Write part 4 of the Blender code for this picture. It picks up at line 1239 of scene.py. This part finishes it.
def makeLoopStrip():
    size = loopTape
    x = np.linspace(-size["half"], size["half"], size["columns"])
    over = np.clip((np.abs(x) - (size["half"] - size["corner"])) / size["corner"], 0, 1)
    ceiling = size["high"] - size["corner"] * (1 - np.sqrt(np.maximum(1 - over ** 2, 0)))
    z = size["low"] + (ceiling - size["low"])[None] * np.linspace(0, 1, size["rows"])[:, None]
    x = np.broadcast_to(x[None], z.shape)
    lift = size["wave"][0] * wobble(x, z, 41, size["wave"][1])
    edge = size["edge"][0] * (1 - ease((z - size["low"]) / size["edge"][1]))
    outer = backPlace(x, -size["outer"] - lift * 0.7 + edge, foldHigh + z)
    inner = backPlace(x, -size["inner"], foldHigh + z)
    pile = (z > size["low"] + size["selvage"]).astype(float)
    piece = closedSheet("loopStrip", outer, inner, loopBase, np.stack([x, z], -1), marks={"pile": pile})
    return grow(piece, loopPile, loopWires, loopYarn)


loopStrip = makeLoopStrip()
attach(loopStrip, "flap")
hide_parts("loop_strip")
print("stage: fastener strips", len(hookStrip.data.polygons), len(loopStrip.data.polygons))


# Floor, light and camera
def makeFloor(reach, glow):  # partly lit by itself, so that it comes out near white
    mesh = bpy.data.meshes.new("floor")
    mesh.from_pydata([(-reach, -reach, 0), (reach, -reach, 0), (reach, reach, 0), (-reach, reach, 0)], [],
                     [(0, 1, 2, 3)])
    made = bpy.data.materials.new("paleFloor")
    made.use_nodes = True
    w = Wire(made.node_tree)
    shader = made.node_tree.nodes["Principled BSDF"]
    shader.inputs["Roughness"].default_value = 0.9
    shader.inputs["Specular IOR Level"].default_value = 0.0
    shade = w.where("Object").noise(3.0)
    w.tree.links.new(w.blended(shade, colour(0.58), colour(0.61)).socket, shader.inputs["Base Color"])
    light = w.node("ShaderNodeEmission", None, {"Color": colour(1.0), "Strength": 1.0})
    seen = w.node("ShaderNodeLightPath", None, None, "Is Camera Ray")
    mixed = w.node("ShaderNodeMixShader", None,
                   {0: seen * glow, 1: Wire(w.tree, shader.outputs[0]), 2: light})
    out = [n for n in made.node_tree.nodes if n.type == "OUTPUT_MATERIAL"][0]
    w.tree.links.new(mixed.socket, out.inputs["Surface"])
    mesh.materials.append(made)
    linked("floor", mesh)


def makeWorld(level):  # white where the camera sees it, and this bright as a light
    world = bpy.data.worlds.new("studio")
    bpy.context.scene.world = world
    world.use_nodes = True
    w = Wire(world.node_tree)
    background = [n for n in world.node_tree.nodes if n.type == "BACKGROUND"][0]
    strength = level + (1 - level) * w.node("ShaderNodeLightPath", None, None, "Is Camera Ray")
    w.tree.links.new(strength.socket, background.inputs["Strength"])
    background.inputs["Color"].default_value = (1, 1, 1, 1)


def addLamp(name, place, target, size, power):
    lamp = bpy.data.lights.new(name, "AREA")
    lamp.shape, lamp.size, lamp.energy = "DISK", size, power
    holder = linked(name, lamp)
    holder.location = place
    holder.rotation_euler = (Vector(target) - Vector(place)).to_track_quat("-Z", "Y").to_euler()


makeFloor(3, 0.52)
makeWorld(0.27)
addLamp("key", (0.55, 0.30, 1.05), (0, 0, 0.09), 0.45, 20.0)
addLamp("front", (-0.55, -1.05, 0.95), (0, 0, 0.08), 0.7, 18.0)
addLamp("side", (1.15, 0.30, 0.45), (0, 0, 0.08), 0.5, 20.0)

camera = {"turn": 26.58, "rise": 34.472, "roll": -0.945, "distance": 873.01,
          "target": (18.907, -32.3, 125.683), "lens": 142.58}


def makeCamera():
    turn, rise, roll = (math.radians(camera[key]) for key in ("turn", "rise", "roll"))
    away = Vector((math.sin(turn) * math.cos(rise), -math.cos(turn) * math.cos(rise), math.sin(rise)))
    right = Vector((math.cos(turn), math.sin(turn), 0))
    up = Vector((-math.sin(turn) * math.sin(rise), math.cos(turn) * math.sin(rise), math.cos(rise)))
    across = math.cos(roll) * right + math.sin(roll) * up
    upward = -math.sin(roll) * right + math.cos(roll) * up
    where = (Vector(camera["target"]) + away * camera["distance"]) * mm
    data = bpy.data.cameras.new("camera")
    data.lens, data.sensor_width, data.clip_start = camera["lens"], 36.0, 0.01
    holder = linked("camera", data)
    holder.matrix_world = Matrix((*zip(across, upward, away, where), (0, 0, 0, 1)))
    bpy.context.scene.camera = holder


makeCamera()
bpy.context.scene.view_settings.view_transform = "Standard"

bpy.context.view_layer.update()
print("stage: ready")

WRITTEN EXERCISE: Write out all the lines again, exactly as they are.

THE COMPLETED TASK:
Write part 4 of the Blender code for this picture. It picks up at line 1239 of scene.py. This part finishes it.
def makeLoopStrip():
    size = loopTape
    x = np.linspace(-size["half"], size["half"], size["columns"])
    over = np.clip((np.abs(x) - (size["half"] - size["corner"])) / size["corner"], 0, 1)
    ceiling = size["high"] - size["corner"] * (1 - np.sqrt(np.maximum(1 - over ** 2, 0)))
    z = size["low"] + (ceiling - size["low"])[None] * np.linspace(0, 1, size["rows"])[:, None]
    x = np.broadcast_to(x[None], z.shape)
    lift = size["wave"][0] * wobble(x, z, 41, size["wave"][1])
    edge = size["edge"][0] * (1 - ease((z - size["low"]) / size["edge"][1]))
    outer = backPlace(x, -size["outer"] - lift * 0.7 + edge, foldHigh + z)
    inner = backPlace(x, -size["inner"], foldHigh + z)
    pile = (z > size["low"] + size["selvage"]).astype(float)
    piece = closedSheet("loopStrip", outer, inner, loopBase, np.stack([x, z], -1), marks={"pile": pile})
    return grow(piece, loopPile, loopWires, loopYarn)


loopStrip = makeLoopStrip()
attach(loopStrip, "flap")
hide_parts("loop_strip")
print("stage: fastener strips", len(hookStrip.data.polygons), len(loopStrip.data.polygons))


# Floor, light and camera
def makeFloor(reach, glow):  # partly lit by itself, so that it comes out near white
    mesh = bpy.data.meshes.new("floor")
    mesh.from_pydata([(-reach, -reach, 0), (reach, -reach, 0), (reach, reach, 0), (-reach, reach, 0)], [],
                     [(0, 1, 2, 3)])
    made = bpy.data.materials.new("paleFloor")
    made.use_nodes = True
    w = Wire(made.node_tree)
    shader = made.node_tree.nodes["Principled BSDF"]
    shader.inputs["Roughness"].default_value = 0.9
    shader.inputs["Specular IOR Level"].default_value = 0.0
    shade = w.where("Object").noise(3.0)
    w.tree.links.new(w.blended(shade, colour(0.58), colour(0.61)).socket, shader.inputs["Base Color"])
    light = w.node("ShaderNodeEmission", None, {"Color": colour(1.0), "Strength": 1.0})
    seen = w.node("ShaderNodeLightPath", None, None, "Is Camera Ray")
    mixed = w.node("ShaderNodeMixShader", None,
                   {0: seen * glow, 1: Wire(w.tree, shader.outputs[0]), 2: light})
    out = [n for n in made.node_tree.nodes if n.type == "OUTPUT_MATERIAL"][0]
    w.tree.links.new(mixed.socket, out.inputs["Surface"])
    mesh.materials.append(made)
    linked("floor", mesh)


def makeWorld(level):  # white where the camera sees it, and this bright as a light
    world = bpy.data.worlds.new("studio")
    bpy.context.scene.world = world
    world.use_nodes = True
    w = Wire(world.node_tree)
    background = [n for n in world.node_tree.nodes if n.type == "BACKGROUND"][0]
    strength = level + (1 - level) * w.node("ShaderNodeLightPath", None, None, "Is Camera Ray")
    w.tree.links.new(strength.socket, background.inputs["Strength"])
    background.inputs["Color"].default_value = (1, 1, 1, 1)


def addLamp(name, place, target, size, power):
    lamp = bpy.data.lights.new(name, "AREA")
    lamp.shape, lamp.size, lamp.energy = "DISK", size, power
    holder = linked(name, lamp)
    holder.location = place
    holder.rotation_euler = (Vector(target) - Vector(place)).to_track_quat("-Z", "Y").to_euler()


makeFloor(3, 0.52)
makeWorld(0.27)
addLamp("key", (0.55, 0.30, 1.05), (0, 0, 0.09), 0.45, 20.0)
addLamp("front", (-0.55, -1.05, 0.95), (0, 0, 0.08), 0.7, 18.0)
addLamp("side", (1.15, 0.30, 0.45), (0, 0, 0.08), 0.5, 20.0)

camera = {"turn": 26.58, "rise": 34.472, "roll": -0.945, "distance": 873.01,
          "target": (18.907, -32.3, 125.683), "lens": 142.58}


def makeCamera():
    turn, rise, roll = (math.radians(camera[key]) for key in ("turn", "rise", "roll"))
    away = Vector((math.sin(turn) * math.cos(rise), -math.cos(turn) * math.cos(rise), math.sin(rise)))
    right = Vector((math.cos(turn), math.sin(turn), 0))
    up = Vector((-math.sin(turn) * math.sin(rise), math.cos(turn) * math.sin(rise), math.cos(rise)))
    across = math.cos(roll) * right + math.sin(roll) * up
    upward = -math.sin(roll) * right + math.cos(roll) * up
    where = (Vector(camera["target"]) + away * camera["distance"]) * mm
    data = bpy.data.cameras.new("camera")
    data.lens, data.sensor_width, data.clip_start = camera["lens"], 36.0, 0.01
    holder = linked("camera", data)
    holder.matrix_world = Matrix((*zip(across, upward, away, where), (0, 0, 0, 1)))
    bpy.context.scene.camera = holder


makeCamera()
bpy.context.scene.view_settings.view_transform = "Standard"

bpy.context.view_layer.update()
print("stage: ready")